**EXERCISE:** Write out, word for word, only the data from its first line to the line containing "return camera | glossy | glass".
>>>>
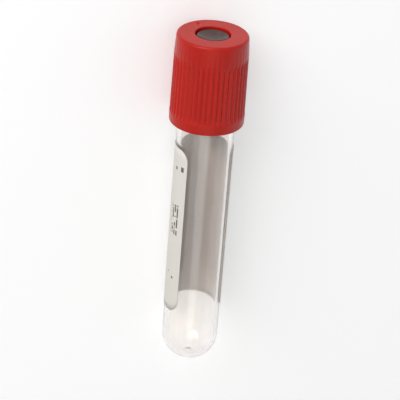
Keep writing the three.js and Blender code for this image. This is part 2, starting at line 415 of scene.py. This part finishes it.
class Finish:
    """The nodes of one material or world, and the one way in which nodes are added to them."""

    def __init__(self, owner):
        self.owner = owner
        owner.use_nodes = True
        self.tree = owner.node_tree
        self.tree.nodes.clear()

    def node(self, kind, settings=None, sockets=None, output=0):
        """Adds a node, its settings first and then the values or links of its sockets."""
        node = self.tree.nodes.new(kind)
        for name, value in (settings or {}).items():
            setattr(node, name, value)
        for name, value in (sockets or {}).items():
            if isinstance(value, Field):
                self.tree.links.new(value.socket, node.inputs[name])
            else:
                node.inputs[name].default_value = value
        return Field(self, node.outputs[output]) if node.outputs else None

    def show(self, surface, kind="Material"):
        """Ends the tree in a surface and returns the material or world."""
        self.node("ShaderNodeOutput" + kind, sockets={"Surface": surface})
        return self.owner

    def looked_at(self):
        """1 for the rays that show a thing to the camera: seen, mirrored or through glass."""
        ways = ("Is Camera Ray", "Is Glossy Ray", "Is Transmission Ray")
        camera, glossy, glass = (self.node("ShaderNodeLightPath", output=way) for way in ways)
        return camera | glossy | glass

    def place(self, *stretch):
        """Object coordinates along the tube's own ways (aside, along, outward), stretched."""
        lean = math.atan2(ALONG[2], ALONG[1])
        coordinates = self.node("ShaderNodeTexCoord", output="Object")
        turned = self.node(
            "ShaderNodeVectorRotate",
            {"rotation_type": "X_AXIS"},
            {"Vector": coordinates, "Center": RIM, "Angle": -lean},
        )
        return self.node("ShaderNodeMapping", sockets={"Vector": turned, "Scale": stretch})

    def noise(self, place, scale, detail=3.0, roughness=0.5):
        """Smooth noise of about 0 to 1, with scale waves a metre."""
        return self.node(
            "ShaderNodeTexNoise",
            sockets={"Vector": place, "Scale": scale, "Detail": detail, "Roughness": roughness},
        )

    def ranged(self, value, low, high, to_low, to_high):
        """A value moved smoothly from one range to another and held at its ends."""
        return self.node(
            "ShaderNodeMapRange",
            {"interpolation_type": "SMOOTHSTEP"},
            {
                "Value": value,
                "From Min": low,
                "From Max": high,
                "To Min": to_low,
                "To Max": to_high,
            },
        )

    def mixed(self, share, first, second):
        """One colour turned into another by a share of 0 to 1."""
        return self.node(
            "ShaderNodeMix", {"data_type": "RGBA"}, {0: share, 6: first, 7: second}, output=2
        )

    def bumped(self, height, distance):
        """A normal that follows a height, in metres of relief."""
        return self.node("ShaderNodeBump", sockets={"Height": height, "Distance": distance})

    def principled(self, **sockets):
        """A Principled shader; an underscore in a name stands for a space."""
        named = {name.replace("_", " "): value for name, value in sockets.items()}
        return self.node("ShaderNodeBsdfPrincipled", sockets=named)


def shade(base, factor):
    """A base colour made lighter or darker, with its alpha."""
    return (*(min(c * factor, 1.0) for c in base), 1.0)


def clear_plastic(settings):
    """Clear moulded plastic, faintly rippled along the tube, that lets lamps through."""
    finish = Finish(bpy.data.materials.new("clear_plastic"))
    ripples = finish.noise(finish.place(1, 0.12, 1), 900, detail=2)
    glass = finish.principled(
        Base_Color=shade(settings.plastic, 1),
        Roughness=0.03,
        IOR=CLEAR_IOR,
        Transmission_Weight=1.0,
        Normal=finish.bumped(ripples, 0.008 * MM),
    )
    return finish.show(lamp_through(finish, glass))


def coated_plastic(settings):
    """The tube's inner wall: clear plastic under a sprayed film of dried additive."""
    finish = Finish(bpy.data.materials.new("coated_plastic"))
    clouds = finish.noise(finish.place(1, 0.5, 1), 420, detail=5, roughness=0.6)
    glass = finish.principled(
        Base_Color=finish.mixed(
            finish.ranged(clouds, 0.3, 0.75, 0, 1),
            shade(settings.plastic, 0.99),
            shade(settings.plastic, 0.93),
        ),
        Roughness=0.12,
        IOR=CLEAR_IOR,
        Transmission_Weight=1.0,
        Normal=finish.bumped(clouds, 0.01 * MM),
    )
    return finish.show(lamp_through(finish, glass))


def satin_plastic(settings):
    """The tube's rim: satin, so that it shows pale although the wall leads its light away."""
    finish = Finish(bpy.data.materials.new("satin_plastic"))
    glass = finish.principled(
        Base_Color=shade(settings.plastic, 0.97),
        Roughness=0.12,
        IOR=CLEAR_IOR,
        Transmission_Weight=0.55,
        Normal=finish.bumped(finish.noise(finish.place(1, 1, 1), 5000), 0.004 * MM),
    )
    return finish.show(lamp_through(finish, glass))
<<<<
**FINAL ANSWER:**
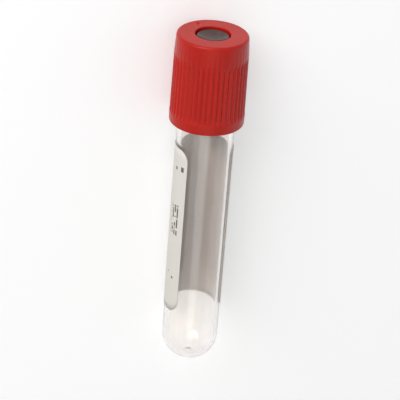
Keep writing the three.js and Blender code for this image. This is part 2, starting at line 415 of scene.py. This part finishes it.
class Finish:
    """The nodes of one material or world, and the one way in which nodes are added to them."""

    def __init__(self, owner):
        self.owner = owner
        owner.use_nodes = True
        self.tree = owner.node_tree
        self.tree.nodes.clear()

    def node(self, kind, settings=None, sockets=None, output=0):
        """Adds a node, its settings first and then the values or links of its sockets."""
        node = self.tree.nodes.new(kind)
        for name, value in (settings or {}).items():
            setattr(node, name, value)
        for name, value in (sockets or {}).items():
            if isinstance(value, Field):
                self.tree.links.new(value.socket, node.inputs[name])
            else:
                node.inputs[name].default_value = value
        return Field(self, node.outputs[output]) if node.outputs else None

    def show(self, surface, kind="Material"):
        """Ends the tree in a surface and returns the material or world."""
        self.node("ShaderNodeOutput" + kind, sockets={"Surface": surface})
        return self.owner

    def looked_at(self):
        """1 for the rays that show a thing to the camera: seen, mirrored or through glass."""
        ways = ("Is Camera Ray", "Is Glossy Ray", "Is Transmission Ray")
        camera, glossy, glass = (self.node("ShaderNodeLightPath", output=way) for way in ways)
        return camera | glossy | glass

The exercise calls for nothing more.